One of my regular customers reported an issue that some endusers complained about oneway audio on Skype for Business calls. It was only present at some sites not all. The customer has around 20-25 larger sites with wireless service. The 20-25 sites are handled by 5 set of Cisco 8510 Wireless LAN Controllers.
Just recently (read 4 weeks) we moved from 18.104.22.168 software to 22.214.171.124 software. It reports about the oneway audio was only just reported yesterday for the first time, but knowing that the time “from a user has an issue to it is reported to helpdesk” and “from helpdesk to push it to the Wireless Operations department” can be several weeks it could not be ruled out that the software upgrade triggered this event.
But again if it was the software why did only some sites have the issues? And furthermore some users reported that it was only during some kind of S4B calls not all.
Armed with Wireshark for 802.11 frames, Wireshark on a Cisco 3850 access-switch connecting the access-point and a standard customer laptop I started troubleshooting. Everything worked. I could see the packets and frames being marked correct and forwarded as expected. But again no-one at this location were complaining about the issue, but at least I had established a baseline.

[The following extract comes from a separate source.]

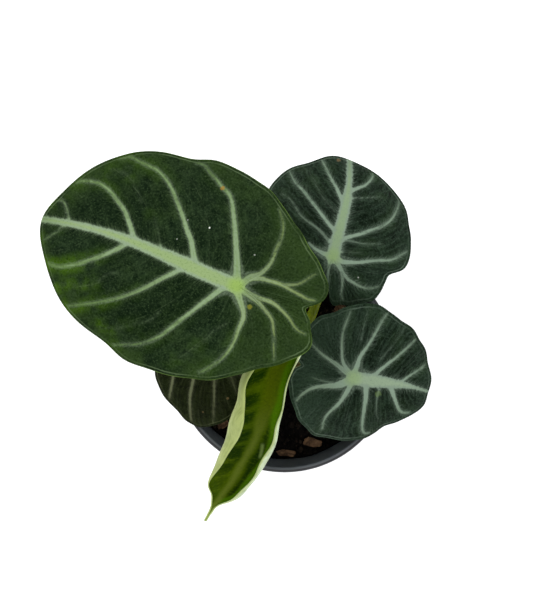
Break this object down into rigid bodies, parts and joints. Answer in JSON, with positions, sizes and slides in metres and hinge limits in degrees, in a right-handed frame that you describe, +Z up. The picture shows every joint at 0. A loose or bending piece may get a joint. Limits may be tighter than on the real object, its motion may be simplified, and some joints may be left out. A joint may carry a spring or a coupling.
{
  "type": "potted ninja alocasia",
  "caption": "Small velvet-leaved aroid houseplant with rounded shield leaves on slim petioles, one leaf still rolled, growing in a round plastic nursery pot.",
  "frame": {"origin": "centre of the pot's underside, on the table that the pot stands on", "axes": "+Z up; seen from above with +Y up the picture and +X to its right, the largest leaf points left and the rolled young leaf hangs over the near lip, towards -Y"},
  "size_m": [0.1729, 0.1741, 0.1876],
  "materials": {
    "pot": "satin black, faint moulding rings",
    "soil": "rough, loose peat and bark",
    "crown": "dull, papery",
    "bark": "rough, matt",
    "petiole": "smooth, soft sheen",
    "blade_high": "velvety, pale veins",
    "blade_cool": "velvety, silver veins",
    "blade_low": "velvety, dull with age",
    "blade_young": "tender, glossy"
  },
  "bodies": {
    "root": {"pot": "pot", "soil": "soil", "crown": "crown", "bark_chip_1": "bark", "bark_chip_2": "bark", "bark_chip_3": "bark", "bark_chip_4": "bark", "bark_chip_5": "bark", "leaf_high_petiole": "petiole", "leaf_back_petiole": "petiole", "leaf_side_petiole": "petiole", "leaf_low_petiole": "petiole", "leaf_young_petiole": "petiole", "leaf_high_blade": "blade_high", "leaf_back_blade": "blade_cool", "leaf_side_blade": "blade_cool", "leaf_low_blade": "blade_low", "leaf_young_blade": "blade_young"}
  },
  "joints": []
}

Next day I went to a site were a user could reproduce the issue. I started all sniffertraces and sitting right next to her I called her with my laptop being wired. I could hear everything she said, but she got no audio back. Looking at the sniffertrace if was clear that packets were going back and forward from the WLC to the access-points, but the RTP packets downstream towards her only got to the access-point. At the access-point the packets were dropped. I could not believe my eyes. An access-point dropping all audio packets downstream.

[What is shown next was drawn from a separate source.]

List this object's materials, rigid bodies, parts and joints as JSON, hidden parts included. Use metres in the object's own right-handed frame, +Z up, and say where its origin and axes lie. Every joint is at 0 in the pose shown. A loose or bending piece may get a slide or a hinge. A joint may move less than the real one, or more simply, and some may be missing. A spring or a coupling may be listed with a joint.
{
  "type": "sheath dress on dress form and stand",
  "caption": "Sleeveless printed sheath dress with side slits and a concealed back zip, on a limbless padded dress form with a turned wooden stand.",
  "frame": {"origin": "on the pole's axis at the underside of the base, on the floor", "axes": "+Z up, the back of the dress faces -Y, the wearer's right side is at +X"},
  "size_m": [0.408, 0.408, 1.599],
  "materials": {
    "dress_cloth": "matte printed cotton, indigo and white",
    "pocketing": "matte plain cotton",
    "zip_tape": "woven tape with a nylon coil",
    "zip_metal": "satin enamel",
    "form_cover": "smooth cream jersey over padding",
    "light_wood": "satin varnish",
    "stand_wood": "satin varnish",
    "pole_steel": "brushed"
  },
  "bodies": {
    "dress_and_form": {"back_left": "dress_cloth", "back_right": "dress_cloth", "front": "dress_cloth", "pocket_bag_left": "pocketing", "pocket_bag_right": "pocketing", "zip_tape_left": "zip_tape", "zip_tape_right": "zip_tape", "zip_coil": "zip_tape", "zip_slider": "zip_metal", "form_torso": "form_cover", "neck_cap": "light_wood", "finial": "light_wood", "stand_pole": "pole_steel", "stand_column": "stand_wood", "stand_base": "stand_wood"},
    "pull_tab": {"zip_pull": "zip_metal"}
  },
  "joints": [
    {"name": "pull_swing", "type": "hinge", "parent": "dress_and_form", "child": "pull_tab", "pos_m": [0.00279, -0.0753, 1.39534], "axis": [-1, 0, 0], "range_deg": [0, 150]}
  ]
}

So what is different from this site to where I did the baseline. Lowest Data Rate. At this site the customer was using an RF-Profile to have different Data Rates. The lowest Data Rate available was 36Mbps and where I tested it was 24Mbps. Not finding any other differences we decided to make 24Mbps as lowest Mandatory Data Rate. That did the trick.

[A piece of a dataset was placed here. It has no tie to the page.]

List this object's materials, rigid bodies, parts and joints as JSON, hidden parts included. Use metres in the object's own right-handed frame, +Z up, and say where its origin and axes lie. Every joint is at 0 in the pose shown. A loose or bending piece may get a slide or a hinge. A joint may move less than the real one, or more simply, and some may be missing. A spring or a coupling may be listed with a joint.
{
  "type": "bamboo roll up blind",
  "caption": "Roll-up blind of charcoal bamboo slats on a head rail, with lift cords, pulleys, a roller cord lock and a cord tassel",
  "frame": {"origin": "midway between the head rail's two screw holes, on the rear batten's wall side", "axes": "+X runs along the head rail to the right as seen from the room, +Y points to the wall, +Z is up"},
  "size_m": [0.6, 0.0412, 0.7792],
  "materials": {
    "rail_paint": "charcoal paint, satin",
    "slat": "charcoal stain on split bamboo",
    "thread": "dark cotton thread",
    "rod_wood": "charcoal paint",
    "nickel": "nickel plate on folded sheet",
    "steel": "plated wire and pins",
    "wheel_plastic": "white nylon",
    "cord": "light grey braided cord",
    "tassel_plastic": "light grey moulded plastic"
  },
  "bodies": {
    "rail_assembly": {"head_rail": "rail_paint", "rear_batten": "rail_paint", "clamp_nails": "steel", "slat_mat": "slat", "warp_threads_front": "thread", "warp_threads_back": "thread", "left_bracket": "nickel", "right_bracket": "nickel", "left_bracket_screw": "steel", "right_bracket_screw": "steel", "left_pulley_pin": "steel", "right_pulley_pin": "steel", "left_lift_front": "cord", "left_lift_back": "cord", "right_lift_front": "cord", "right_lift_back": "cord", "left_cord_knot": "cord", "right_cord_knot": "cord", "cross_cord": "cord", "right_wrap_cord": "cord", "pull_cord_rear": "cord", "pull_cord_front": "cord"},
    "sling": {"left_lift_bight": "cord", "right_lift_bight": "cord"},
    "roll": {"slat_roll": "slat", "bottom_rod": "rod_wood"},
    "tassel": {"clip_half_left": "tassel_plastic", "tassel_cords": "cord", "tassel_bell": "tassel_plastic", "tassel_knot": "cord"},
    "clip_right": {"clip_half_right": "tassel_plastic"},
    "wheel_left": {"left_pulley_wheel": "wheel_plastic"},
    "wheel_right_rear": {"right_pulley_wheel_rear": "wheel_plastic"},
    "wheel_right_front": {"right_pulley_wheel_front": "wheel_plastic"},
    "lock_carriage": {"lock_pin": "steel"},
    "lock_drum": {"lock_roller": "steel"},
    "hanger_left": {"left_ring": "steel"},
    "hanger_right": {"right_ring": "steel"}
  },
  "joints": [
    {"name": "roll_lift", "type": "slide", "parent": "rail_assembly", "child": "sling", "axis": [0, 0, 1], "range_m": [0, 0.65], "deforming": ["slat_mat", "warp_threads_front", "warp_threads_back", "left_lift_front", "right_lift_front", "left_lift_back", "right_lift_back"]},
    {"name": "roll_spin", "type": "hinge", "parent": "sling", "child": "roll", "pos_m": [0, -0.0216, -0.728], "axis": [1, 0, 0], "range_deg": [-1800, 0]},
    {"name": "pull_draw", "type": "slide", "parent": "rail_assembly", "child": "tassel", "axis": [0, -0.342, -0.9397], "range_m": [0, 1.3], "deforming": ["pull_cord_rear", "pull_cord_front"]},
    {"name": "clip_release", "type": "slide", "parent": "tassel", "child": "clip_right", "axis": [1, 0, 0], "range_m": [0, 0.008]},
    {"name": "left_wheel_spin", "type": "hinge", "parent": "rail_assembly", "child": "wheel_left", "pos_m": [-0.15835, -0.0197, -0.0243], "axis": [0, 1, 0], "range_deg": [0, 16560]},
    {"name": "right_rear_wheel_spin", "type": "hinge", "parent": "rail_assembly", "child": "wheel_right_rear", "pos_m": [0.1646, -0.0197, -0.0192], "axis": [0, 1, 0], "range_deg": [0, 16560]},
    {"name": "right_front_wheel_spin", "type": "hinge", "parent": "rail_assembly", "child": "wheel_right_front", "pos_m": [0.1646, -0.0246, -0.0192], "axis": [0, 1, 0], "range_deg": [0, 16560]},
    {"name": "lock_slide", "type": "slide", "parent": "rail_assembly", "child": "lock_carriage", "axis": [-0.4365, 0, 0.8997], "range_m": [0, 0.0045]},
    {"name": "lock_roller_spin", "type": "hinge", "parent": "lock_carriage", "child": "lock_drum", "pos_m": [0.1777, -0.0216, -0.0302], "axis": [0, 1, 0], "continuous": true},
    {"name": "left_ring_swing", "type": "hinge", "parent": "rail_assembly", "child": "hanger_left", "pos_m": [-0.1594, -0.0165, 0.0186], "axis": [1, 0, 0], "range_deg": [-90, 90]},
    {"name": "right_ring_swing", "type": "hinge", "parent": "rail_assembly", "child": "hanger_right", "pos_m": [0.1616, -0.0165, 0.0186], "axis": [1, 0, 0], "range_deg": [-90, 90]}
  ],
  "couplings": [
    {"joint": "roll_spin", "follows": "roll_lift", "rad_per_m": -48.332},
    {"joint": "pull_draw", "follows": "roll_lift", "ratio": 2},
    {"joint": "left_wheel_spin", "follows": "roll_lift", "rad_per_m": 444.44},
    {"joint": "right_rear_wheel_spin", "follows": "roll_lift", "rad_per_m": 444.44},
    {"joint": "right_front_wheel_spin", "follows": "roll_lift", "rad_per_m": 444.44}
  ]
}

After 20 minutes of searching Cisco Bug engine I found this bug:
voice tagged frames drop at AP radio after upgrade to 8.2 and later CSCva07307 --- Symptom: Random frame drops observed after upgrade to 126.96.36.199 Frames are voice TID Conditions: AP on local mode This is configuration on 188.8.131.52 or higher, with low data rates disabled (6,9,12,24), and traffic is marked as voice Workaround: Enable at least one of the low data rates (6, 9,12, 24) This is triggered due to radio firmware not finding any of the "voice" data rates available, which have restricted retry counts
When a packet was marked as a Voice packet (DSCP EF) and going downstream towards the client the access-point’s firmware dropped the packet. Reason being the access-point had hardcoded Data Rates allowed for Voice packets as 6, 9, 12 or 24 and with non of these being enabled the packet was dropped.
Looking in the access-point shows no working active voice rates:
AP*****#sh controllers d1 ! interface Dot11Radio1 Radio AN 5GHz, Base Address remo.vedf.bef0, BBlock version 0.00, Software version *.*.* Serial number: FOC******** Unused dynamic SQRAM memory: 0x0001F3A8 (124 KB) Unused dynamic SDRAM memory: 0x00318C08 (3171 KB) Spectrum FW version: 1.15.4 Number of supported simultaneous BSSID on Dot11Radio1: 16 Carrier Set: Denmark (DK) (-E) ...(SNIP)... Default Voice Rates: basic-6.0 basic-12.0 basic-24.0 Active Voice Rates: basic-6.0 basic-12.0 basic-24.0 Managment Rates: basic-36.0
But the user still reported that some calls were working fine before the change. After interviewing a couple of end users we found the following:
- Client to Client = failed
- Client to Meeting = failed
- Client to external client = worked
It turns out that the calls to external networks (normal PSTN/cellphones/etc) worked before the 24Mbps Data Rate fix. Looking at a Wireshark trace of one of these calls quickly explained why. QoS was misconfigured for external calls. RTP packets from the Voice Gateway handling external calls were marked as best effort, therefore not triggering the bug.